*GOAL:* Take the lines from the beginning of the data below through the line holding "stretch=(20.0, 400.0, 400.0), roughness=0.7)" and return exactly those.

*DATASET EXCERPT:*

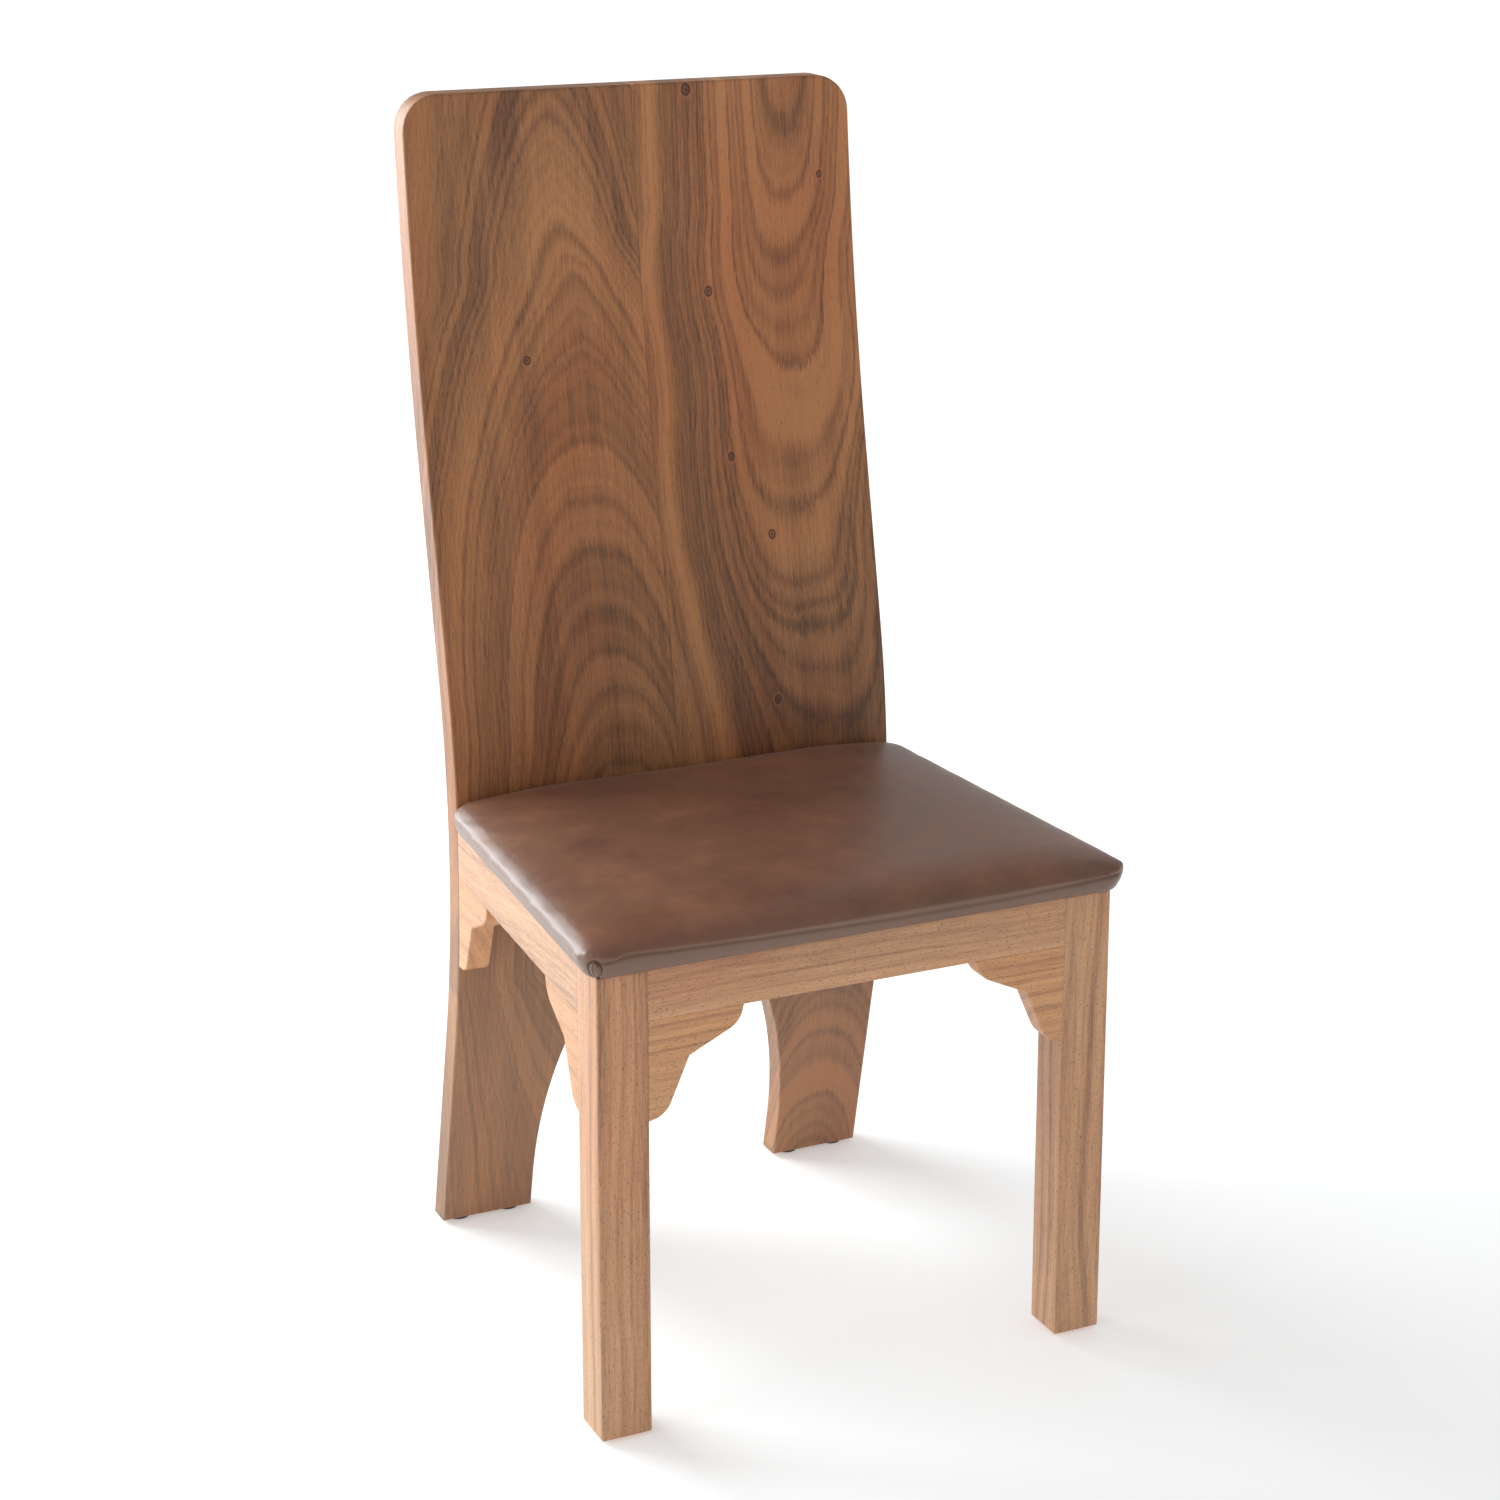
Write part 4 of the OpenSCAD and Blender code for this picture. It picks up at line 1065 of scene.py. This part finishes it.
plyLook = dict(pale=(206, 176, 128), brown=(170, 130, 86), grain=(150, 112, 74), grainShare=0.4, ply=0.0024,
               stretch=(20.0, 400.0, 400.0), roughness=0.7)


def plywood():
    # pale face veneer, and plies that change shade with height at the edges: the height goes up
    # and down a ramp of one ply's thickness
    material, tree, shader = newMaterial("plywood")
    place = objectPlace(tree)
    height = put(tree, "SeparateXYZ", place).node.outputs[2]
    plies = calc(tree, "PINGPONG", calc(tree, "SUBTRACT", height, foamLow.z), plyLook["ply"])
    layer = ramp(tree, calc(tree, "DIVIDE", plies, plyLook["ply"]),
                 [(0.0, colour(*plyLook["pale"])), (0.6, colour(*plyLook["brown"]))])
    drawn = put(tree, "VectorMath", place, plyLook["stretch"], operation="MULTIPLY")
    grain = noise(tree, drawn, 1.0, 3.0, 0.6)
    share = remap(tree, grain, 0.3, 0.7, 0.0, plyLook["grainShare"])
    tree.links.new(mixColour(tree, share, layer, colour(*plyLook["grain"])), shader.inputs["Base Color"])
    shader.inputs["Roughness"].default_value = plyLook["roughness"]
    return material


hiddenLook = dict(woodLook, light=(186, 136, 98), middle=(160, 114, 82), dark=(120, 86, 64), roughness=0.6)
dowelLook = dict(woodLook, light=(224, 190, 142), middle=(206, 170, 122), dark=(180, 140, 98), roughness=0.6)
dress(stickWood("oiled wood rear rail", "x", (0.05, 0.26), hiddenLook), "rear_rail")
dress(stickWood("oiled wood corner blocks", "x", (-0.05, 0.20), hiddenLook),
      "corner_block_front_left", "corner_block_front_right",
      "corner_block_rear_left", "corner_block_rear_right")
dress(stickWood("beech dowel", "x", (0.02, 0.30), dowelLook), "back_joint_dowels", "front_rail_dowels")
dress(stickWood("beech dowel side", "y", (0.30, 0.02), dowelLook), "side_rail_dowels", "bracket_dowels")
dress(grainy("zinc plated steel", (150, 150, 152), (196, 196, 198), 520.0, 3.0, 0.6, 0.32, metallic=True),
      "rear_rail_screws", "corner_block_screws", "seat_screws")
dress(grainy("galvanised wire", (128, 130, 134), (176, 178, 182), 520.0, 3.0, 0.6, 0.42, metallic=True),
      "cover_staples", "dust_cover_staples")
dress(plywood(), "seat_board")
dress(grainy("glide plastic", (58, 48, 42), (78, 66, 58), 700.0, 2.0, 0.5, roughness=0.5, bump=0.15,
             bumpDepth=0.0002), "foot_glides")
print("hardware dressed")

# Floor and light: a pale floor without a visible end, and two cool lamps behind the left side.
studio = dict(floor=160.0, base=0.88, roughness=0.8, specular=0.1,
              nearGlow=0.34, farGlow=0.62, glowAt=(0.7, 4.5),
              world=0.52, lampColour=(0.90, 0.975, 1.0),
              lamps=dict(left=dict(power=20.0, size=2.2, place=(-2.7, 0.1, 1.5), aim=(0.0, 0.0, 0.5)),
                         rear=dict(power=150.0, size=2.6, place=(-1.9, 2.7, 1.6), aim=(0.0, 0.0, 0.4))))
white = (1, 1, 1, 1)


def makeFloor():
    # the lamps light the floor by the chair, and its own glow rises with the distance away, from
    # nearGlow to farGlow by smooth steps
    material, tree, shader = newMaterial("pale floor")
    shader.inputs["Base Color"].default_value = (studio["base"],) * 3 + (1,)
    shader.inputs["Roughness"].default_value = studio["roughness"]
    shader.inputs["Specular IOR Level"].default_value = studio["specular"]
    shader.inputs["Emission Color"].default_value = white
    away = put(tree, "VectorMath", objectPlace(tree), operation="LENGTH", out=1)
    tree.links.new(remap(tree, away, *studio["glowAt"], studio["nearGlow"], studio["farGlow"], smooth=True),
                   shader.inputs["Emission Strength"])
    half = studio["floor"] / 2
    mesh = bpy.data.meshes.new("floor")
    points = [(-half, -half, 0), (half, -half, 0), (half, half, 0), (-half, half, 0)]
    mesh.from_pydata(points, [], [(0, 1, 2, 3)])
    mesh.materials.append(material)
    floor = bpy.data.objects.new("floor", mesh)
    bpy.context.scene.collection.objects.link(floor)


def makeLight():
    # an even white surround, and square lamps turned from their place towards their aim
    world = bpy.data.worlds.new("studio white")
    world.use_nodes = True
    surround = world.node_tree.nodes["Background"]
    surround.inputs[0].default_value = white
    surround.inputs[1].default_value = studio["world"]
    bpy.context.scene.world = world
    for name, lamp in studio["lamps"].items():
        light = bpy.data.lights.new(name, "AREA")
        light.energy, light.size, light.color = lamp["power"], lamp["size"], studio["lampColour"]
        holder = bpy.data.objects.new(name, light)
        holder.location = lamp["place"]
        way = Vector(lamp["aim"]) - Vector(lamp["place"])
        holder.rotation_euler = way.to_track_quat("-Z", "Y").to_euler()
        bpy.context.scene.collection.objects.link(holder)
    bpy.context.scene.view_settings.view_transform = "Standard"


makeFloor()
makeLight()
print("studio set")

*FULL ANSWER:*
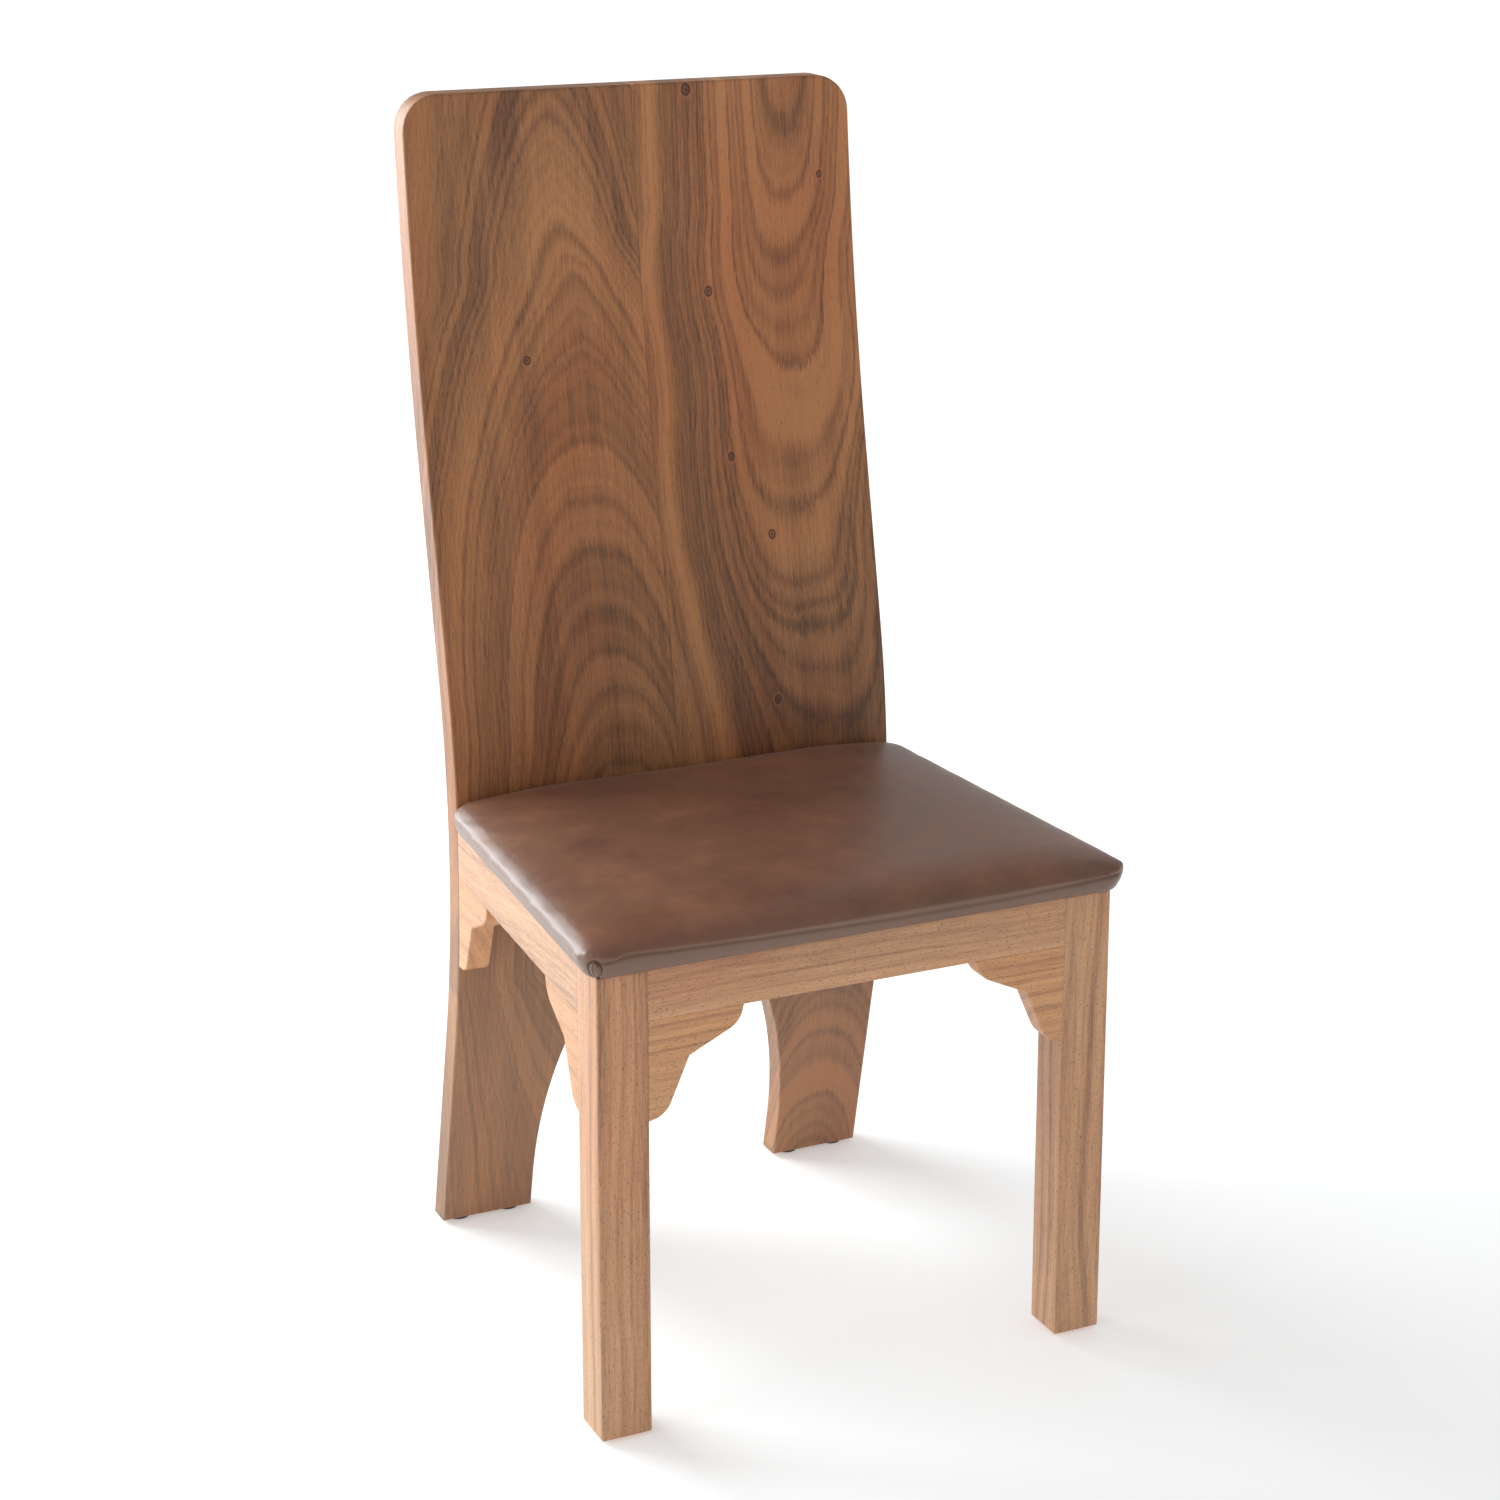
Write part 4 of the OpenSCAD and Blender code for this picture. It picks up at line 1065 of scene.py. This part finishes it.
plyLook = dict(pale=(206, 176, 128), brown=(170, 130, 86), grain=(150, 112, 74), grainShare=0.4, ply=0.0024,
               stretch=(20.0, 400.0, 400.0), roughness=0.7)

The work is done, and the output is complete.